------ DATA EXTRACT ------

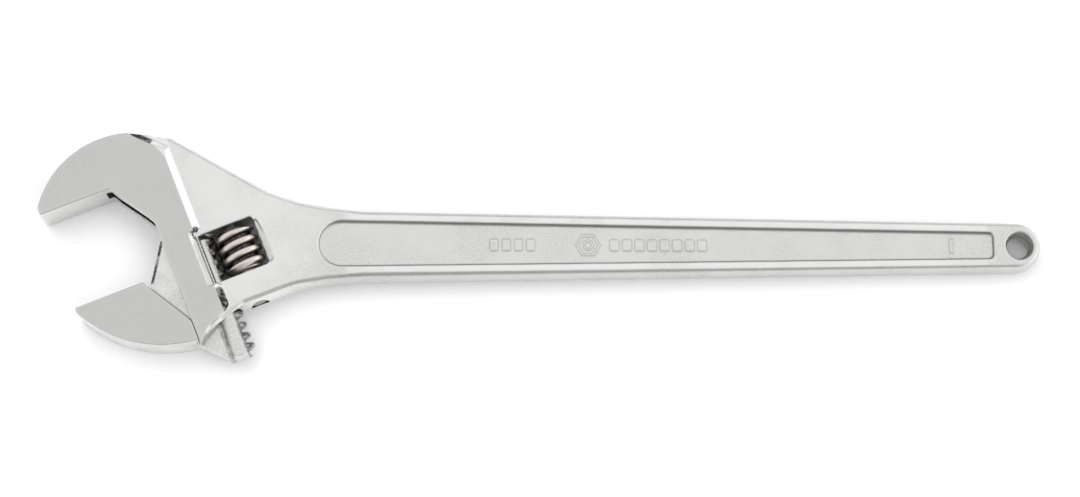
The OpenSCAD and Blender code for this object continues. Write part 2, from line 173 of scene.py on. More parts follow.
class WrenchSizes(bpy.types.PropertyGroup):
    handle_voxel: bpy.props.FloatProperty(
        name="Forging cell", description="Cell size of the frame's surface, in millimetres",
        default=0.5, min=0.3, max=2.0)
    jaw_voxel: bpy.props.FloatProperty(
        name="Jaw cell", description="Cell size of the sliding jaw's surface, in millimetres",
        default=0.34, min=0.2, max=1.0)
    pin_voxel: bpy.props.FloatProperty(
        name="Pin cell", description="Cell size of the pin's surface, in millimetres",
        default=0.2, min=0.1, max=0.5)
    forged_softness: bpy.props.FloatProperty(
        name="Forged softness", description="How far the handle's edges are rounded, in millimetres",
        default=0.62, min=0.1, max=1.5)
    ground_softness: bpy.props.FloatProperty(
        name="Ground softness", description="How far the ground edges are rounded, in millimetres",
        default=0.2, min=0.1, max=1.0)
    emblem_height: bpy.props.FloatProperty(
        name="Emblem height", description="How far the plain raised marks stand up, in millimetres",
        default=0.5, min=0.0, max=1.0)
    waviness: bpy.props.FloatProperty(
        name="Waviness", description="Unevenness of the forged skin, in millimetres",
        default=0.05, min=0.0, max=0.3)
    crest_radius: bpy.props.FloatProperty(
        name="Crest radius", description="Outer radius of the adjuster's thread",
        default=0.0132, min=0.01, max=0.02, unit="LENGTH")
    thread_depth: bpy.props.FloatProperty(
        name="Thread depth", description="Depth of the adjuster's thread",
        default=0.00325, min=0.001, max=0.005, unit="LENGTH")


class WrenchColours(bpy.types.PropertyGroup):
    forged: bpy.props.FloatVectorProperty(
        name="Forged skin", description="Satin chrome on the forged surfaces",
        default=(0.765, 0.765, 0.75), size=3, min=0.0, max=1.0, subtype="COLOR")
    # Also the colour of the painted highlights on the bevels and rims.
    polish_and_highlight: bpy.props.FloatVectorProperty(
        name="Polished chrome and painted highlights", description="Bright chrome on the worn edges, and painted highlights on the bevels and rims",
        default=(0.93, 0.93, 0.92), size=3, min=0.0, max=1.0, subtype="COLOR")
    ground: bpy.props.FloatVectorProperty(
        name="Ground faces", description="Finely ground chrome on the head's flats",
        default=(0.615, 0.615, 0.605), size=3, min=0.0, max=1.0, subtype="COLOR")
    adjuster: bpy.props.FloatVectorProperty(
        name="Adjuster crests", description="Turned steel of the adjuster's crests",
        default=(0.66, 0.62, 0.58), size=3, min=0.0, max=1.0, subtype="COLOR")
    # Also the colour of the painted shade and the painted dark reflections.
    oil_and_shade_dark: bpy.props.FloatVectorProperty(
        name="Oil and painted shade", description="Oil and dust in the recesses, and painted shade and painted dark reflections",
        default=(0.035, 0.032, 0.03), size=3, min=0.0, max=1.0, subtype="COLOR")
    pin: bpy.props.FloatVectorProperty(
        name="Pin", description="Turned steel of the pin",
        default=(0.45, 0.45, 0.44), size=3, min=0.0, max=1.0, subtype="COLOR")
    wire: bpy.props.FloatVectorProperty(
        name="Spring wire", description="Drawn wire of the spring",
        default=(0.34, 0.34, 0.36), size=3, min=0.0, max=1.0, subtype="COLOR")
    floor: bpy.props.FloatVectorProperty(
        name="Floor", description="Plain pale floor",
        default=(0.93, 0.93, 0.93), size=3, min=0.0, max=1.0, subtype="COLOR")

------

* _WRITTEN INSTRUCTION_:
Each line of the listing should be echoed back exactly.

* _ANSWER_:
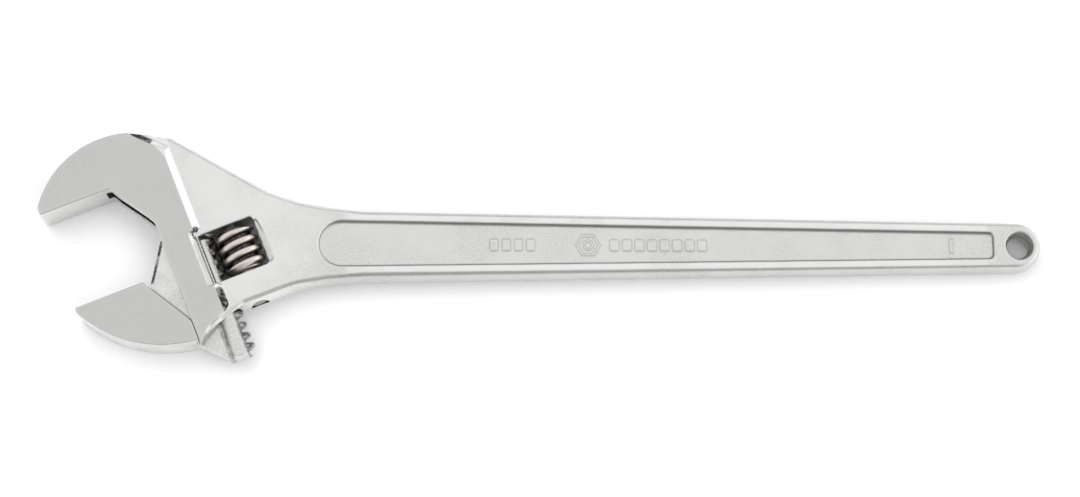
The OpenSCAD and Blender code for this object continues. Write part 2, from line 173 of scene.py on. More parts follow.
class WrenchSizes(bpy.types.PropertyGroup):
    handle_voxel: bpy.props.FloatProperty(
        name="Forging cell", description="Cell size of the frame's surface, in millimetres",
        default=0.5, min=0.3, max=2.0)
    jaw_voxel: bpy.props.FloatProperty(
        name="Jaw cell", description="Cell size of the sliding jaw's surface, in millimetres",
        default=0.34, min=0.2, max=1.0)
    pin_voxel: bpy.props.FloatProperty(
        name="Pin cell", description="Cell size of the pin's surface, in millimetres",
        default=0.2, min=0.1, max=0.5)
    forged_softness: bpy.props.FloatProperty(
        name="Forged softness", description="How far the handle's edges are rounded, in millimetres",
        default=0.62, min=0.1, max=1.5)
    ground_softness: bpy.props.FloatProperty(
        name="Ground softness", description="How far the ground edges are rounded, in millimetres",
        default=0.2, min=0.1, max=1.0)
    emblem_height: bpy.props.FloatProperty(
        name="Emblem height", description="How far the plain raised marks stand up, in millimetres",
        default=0.5, min=0.0, max=1.0)
    waviness: bpy.props.FloatProperty(
        name="Waviness", description="Unevenness of the forged skin, in millimetres",
        default=0.05, min=0.0, max=0.3)
    crest_radius: bpy.props.FloatProperty(
        name="Crest radius", description="Outer radius of the adjuster's thread",
        default=0.0132, min=0.01, max=0.02, unit="LENGTH")
    thread_depth: bpy.props.FloatProperty(
        name="Thread depth", description="Depth of the adjuster's thread",
        default=0.00325, min=0.001, max=0.005, unit="LENGTH")


class WrenchColours(bpy.types.PropertyGroup):
    forged: bpy.props.FloatVectorProperty(
        name="Forged skin", description="Satin chrome on the forged surfaces",
        default=(0.765, 0.765, 0.75), size=3, min=0.0, max=1.0, subtype="COLOR")
    # Also the colour of the painted highlights on the bevels and rims.
    polish_and_highlight: bpy.props.FloatVectorProperty(
        name="Polished chrome and painted highlights", description="Bright chrome on the worn edges, and painted highlights on the bevels and rims",
        default=(0.93, 0.93, 0.92), size=3, min=0.0, max=1.0, subtype="COLOR")
    ground: bpy.props.FloatVectorProperty(
        name="Ground faces", description="Finely ground chrome on the head's flats",
        default=(0.615, 0.615, 0.605), size=3, min=0.0, max=1.0, subtype="COLOR")
    adjuster: bpy.props.FloatVectorProperty(
        name="Adjuster crests", description="Turned steel of the adjuster's crests",
        default=(0.66, 0.62, 0.58), size=3, min=0.0, max=1.0, subtype="COLOR")
    # Also the colour of the painted shade and the painted dark reflections.
    oil_and_shade_dark: bpy.props.FloatVectorProperty(
        name="Oil and painted shade", description="Oil and dust in the recesses, and painted shade and painted dark reflections",
        default=(0.035, 0.032, 0.03), size=3, min=0.0, max=1.0, subtype="COLOR")
    pin: bpy.props.FloatVectorProperty(
        name="Pin", description="Turned steel of the pin",
        default=(0.45, 0.45, 0.44), size=3, min=0.0, max=1.0, subtype="COLOR")
    wire: bpy.props.FloatVectorProperty(
        name="Spring wire", description="Drawn wire of the spring",
        default=(0.34, 0.34, 0.36), size=3, min=0.0, max=1.0, subtype="COLOR")
    floor: bpy.props.FloatVectorProperty(
        name="Floor", description="Plain pale floor",
        default=(0.93, 0.93, 0.93), size=3, min=0.0, max=1.0, subtype="COLOR")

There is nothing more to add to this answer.